La Navidad es una época para reflexionar y analizar el sentido de la vida, contemplando el misterio de la Encarnación y su circunstancia especialísima, única, siempre determinada por el protagonismo de una familia (la sagrada familia) que actúa en función a la Providencia. La sola existencia en la historia de un Dios hecho hombre desafía todo entendimiento humano. ¿Por qué lo hizo? Que Dios plante su tienda en medio de nosotros con el fin de salvarnos es, para mucha gente, algo simplemente incomprensible. Que venga como un niño indefenso es alucinante, pero que muera en la cruz raya con el escándalo. Sin duda los dos hechos están esencialmente relacionados, pero reflexionar sobre ese vínculo es una operación de alto riesgo, porque si Dios vino a salvarnos entonces la vida tiene un sentido trascendente, una vocación superior que todos tenemos que descubrir y cumplir.

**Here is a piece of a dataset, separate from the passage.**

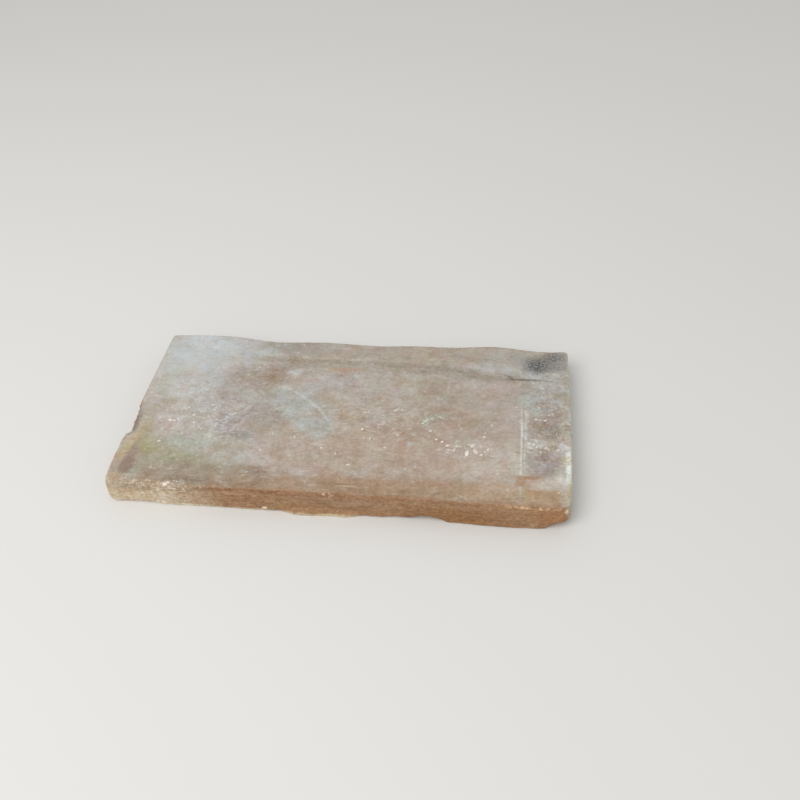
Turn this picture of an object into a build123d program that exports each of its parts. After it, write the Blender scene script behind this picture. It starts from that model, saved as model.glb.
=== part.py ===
from build123d import *

import os
from math import hypot

# A reclaimed terracotta floor paver: one piece of clay, pressed by hand into a bottomless wooden
# frame, struck off level along the top, slipped out and fired.  It lies flat on its bed face.
# X runs along the length, Y across the width from front to back, and Z up from the bed.

# The top face, in millimetres: the inside of the wooden frame, less the shrinkage of the clay.
LENGTH = 330.0
WIDTH = 160.0
THICKNESS = 22.0

# The wet clay settled as the frame was lifted off, so that the foot stands out from the top.
FOOT_SPREAD = 0.8

# The four corners, anticlockwise from the front left: how far each was dragged in along X and
# along Y, and how round it is.
CORNERS_DRAGGED_IN = [(0.2, 0.0), (1.0, 0.2), (-0.3, 1.0), (-0.2, -2.4)]
CORNER_RADII = [4.0, 6.0, 3.5, 3.0]

# Each side is a wavy line: how far it is pushed outwards at evenly spaced places along it.  The
# lists run anticlockwise too, and the front side's foot has a wave of its own.
FRONT_TOP_WAVE = [0.3, -0.5, 0.3]
FRONT_FOOT_WAVE = [0.2, 0.2, 0.0, -0.5, -0.3, 0.9, 2.2]
RIGHT_WAVE = [1.8, 1.9, 1.8, 1.1, 0.6]
BACK_WAVE = [-1.0, 2.0, -0.6, -0.9, -2.8, -1.6, -1.7, -3.0, 1.0, 1.9]
LEFT_WAVE = [0.2, 0.4, 1.2]

# The long edges are worn round on top and still fairly crisp at the foot.
TOP_EDGE_RADIUS = 2.6
FOOT_EDGE_RADIUS = 1.2

# Old breaks.  Each is a shell-shaped scar with its length along the edge and its depth.
# A bite is gone from the upper edge of the left end, in two bits: how far the middle of each is
# from the front, its length and its depth.
END_BITES = [(64.0, 32.0, 2.2), (56.5, 19.0, 4.0)]
END_BITE_FACING = (-1.0, 0.0, 0.7)

# The corners at the front: the left one is worn off on top and chipped at the foot, and the right
# one broke off at the foot along a slant.
CORNER_WEAR_LENGTH = 24.0
CORNER_WEAR_DEPTH = 4.6
CORNER_WEAR_FACING = (-1.0, -1.0, 1.0)
CORNER_CHIP_LENGTH = 15.0
CORNER_CHIP_DEPTH = 3.3
CORNER_CHIP_FACING = (-1.0, -1.0, -1.2)
CORNER_BREAK_LENGTH = 60.0
CORNER_BREAK_DEPTH = 9.8
CORNER_BREAK_FACING = (1.0, -1.4, -1.4)

# Scars along the front: how far the middle is from the left end, the length and the depth, first
# of those on the upper edge, with a small pit where a pebble popped out, then under the foot.
UPPER_SCARS = [(36.0, 70.0, 2.3), (164.0, 8.0, 2.2)]
UPPER_SCAR_FACING = (0.0, -1.0, 1.0)
FOOT_SCARS = [(22.0, 34.0, 1.4), (186.0, 100.0, 2.0), (231.0, 28.0, 3.4)]
FOOT_SCAR_FACING = (0.0, -1.0, -1.0)


def waved_side(start, end, wave):
    """A smooth line between two corners, pushed outwards by the wave."""
    along = end - start
    outwards = Vector(along.Y, -along.X) / hypot(along.X, along.Y)
    step = along / (len(wave) + 1)
    crests = [start + step * place + outwards * push for place, push in enumerate(wave, 1)]
    return Spline(start, *crests, end)


def outline(stand_out, front_wave):
    """The paver's outline seen from above, standing out from the frame's size all round."""
    corners = []
    for side_x, side_y, dragged in zip((-1, 1, 1, -1), (-1, -1, 1, 1), CORNERS_DRAGGED_IN):
        x = side_x * (LENGTH / 2 + stand_out - dragged[0])
        y = side_y * (WIDTH / 2 + stand_out - dragged[1])
        corners.append(Vector(x, y))
    front_left, front_right, back_right, back_left = corners
    face = make_face(
        [
            waved_side(front_left, front_right, front_wave),
            waved_side(front_right, back_right, RIGHT_WAVE),
            waved_side(back_right, back_left, BACK_WAVE),
            waved_side(back_left, front_left, LEFT_WAVE),
        ]
    )
    for corner, radius in zip(corners, CORNER_RADII):
        face = fillet(face.vertices().sort_by_distance(corner)[0], radius)
    return face


def moulded_block():
    """The block as it left the frame, with its long edges rounded."""
    foot = outline(FOOT_SPREAD, FRONT_FOOT_WAVE)
    top = Pos(0, 0, THICKNESS) * outline(0, FRONT_TOP_WAVE)
    block = loft([foot, top], ruled=True)
    top_edges = block.edges().group_by(Axis.Z)[-1]
    block = fillet(top_edges, TOP_EDGE_RADIUS)
    foot_edges = block.edges().group_by(Axis.Z)[0]
    return fillet(foot_edges, FOOT_EDGE_RADIUS)


def scar(on_edge, facing, length, depth):
    """A shell-shaped break: the ball that leaves a dish of this length and depth in an edge."""
    ball_radius = (length**2 / 4 + depth**2) / (2 * depth)
    outwards = Vector(*facing).normalized()
    return Pos(Vector(*on_edge) + outwards * (ball_radius - depth)) * Sphere(ball_radius)


def old_breaks():
    """What has come off the edges since the firing: one ball to cut away for each break."""
    left = -LENGTH / 2
    right = LENGTH / 2
    front = -WIDTH / 2
    breaks = [
        scar((left, front, THICKNESS), CORNER_WEAR_FACING, CORNER_WEAR_LENGTH, CORNER_WEAR_DEPTH),
        scar((left, front, 0), CORNER_CHIP_FACING, CORNER_CHIP_LENGTH, CORNER_CHIP_DEPTH),
        scar((right, front, 0), CORNER_BREAK_FACING, CORNER_BREAK_LENGTH, CORNER_BREAK_DEPTH),
    ]
    for from_front, length, depth in END_BITES:
        breaks.append(scar((left, front + from_front, THICKNESS), END_BITE_FACING, length, depth))
    for from_left, length, depth in UPPER_SCARS:
        breaks.append(scar((left + from_left, front, THICKNESS), UPPER_SCAR_FACING, length, depth))
    for from_left, length, depth in FOOT_SCARS:
        breaks.append(scar((left + from_left, front, 0), FOOT_SCAR_FACING, length, depth))
    return breaks


paver = moulded_block() - old_breaks()

# The origin is under the middle of the paver, on the bed face.
box = paver.bounding_box()
paver = Pos(-box.center().X, -box.center().Y, -box.min.Z) * paver

os.makedirs("parts", exist_ok=True)
export_step(paver, "parts/paver.step")

print("overall size", box.size)
print("volume in cubic millimetres", paver.volume)
print("middle of the box before it was centred", box.center())
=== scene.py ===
from math import cos, radians, sin

import bmesh
import bpy
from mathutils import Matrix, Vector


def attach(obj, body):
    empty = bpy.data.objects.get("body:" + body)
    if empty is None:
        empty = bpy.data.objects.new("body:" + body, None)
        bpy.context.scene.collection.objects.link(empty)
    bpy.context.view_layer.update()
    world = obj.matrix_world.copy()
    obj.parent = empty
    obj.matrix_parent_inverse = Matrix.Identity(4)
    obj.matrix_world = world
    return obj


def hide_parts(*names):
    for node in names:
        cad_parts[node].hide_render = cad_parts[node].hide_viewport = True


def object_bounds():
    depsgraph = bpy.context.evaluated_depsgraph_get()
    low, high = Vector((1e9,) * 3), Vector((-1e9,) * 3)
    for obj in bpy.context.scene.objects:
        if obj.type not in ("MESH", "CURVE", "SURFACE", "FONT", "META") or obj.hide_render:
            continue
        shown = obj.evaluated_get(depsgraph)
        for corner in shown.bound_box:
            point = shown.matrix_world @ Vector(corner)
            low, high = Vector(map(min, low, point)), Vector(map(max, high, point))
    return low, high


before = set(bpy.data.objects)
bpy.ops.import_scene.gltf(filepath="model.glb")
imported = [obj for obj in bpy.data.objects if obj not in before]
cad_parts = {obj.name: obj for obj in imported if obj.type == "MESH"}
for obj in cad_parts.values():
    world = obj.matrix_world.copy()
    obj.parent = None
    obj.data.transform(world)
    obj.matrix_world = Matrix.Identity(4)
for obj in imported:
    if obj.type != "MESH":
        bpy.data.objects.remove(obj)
frame_low, frame_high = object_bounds()

# The paver's body: one piece of sandy clay, pressed by hand into a bottomless wooden frame, struck
# off along its length, slipped out and fired.  The strike left long drag lines on the walking face,
# the frame left level ones on the sides, and the bed took the print of the sand it dried on.
MILLIMETRE = 0.001
BODY_VOXEL = 0.8 * MILLIMETRE
BODY_TRIANGLES = 172000
SAME_PLACE = 0.001 * MILLIMETRE
PIT_SPACING = 7.0
CLOUD_STEPS = (37.3, -19.1, 53.9)
COARSE_TEAR = 4.0
FINE_TEAR = 1.6
NOWHERE = (0.0, 0.0, 0.0)
TO_THE_RIGHT = (1.0, 0.0, 0.0)
TO_THE_BACK = (0.0, 1.0, 0.0)
UPWARDS = (0.0, 0.0, 1.0)


def feed(node, inputs):
    """Feeds a node's inputs, each named or numbered, with a link or with a value."""
    for where, value in inputs.items():
        if isinstance(value, bpy.types.NodeSocket):
            node.id_data.links.new(value, node.inputs[where])
        else:
            node.inputs[where].default_value = value


def put(tree, kind, inputs=(), output=0, **settings):
    """Adds a node, sets it, feeds its inputs, and gives back one of its outputs."""
    node = tree.nodes.new(kind)
    for name, value in settings.items():
        setattr(node, name, value)
    feed(node, dict(inputs))
    return node.outputs[output]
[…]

¿Quiere la gente reconocer la existencia de esa vocación? ¿Se sienten llamados, escogidos por Dios para algo súper importante que nadie más, salvo uno, puede cumplir? ¿Se consideran elegidos para un destino particular? A lo largo de mis años como profesor he planteado esta interrogante muchísimas veces. La verdad es que la respuesta a estas preguntas es grave, particularmente grave, porque nadie que responda estas cuestiones queda intacto. De allí que muchos eludan durante años la confrontación esencial de su propia existencia, vegetando en el sopor de lo efímero, disfrutando de las distracciones más o menos brillantes que ofrece la vida. Sí, vivimos jugando a no tener preguntas radicales para evitar la importancia de las respuestas.

La Navidad es un gran momento para preguntarnos todo desde el principio, sin miedo a esas respuestas que definitivamente cambiarán nuestras vidas.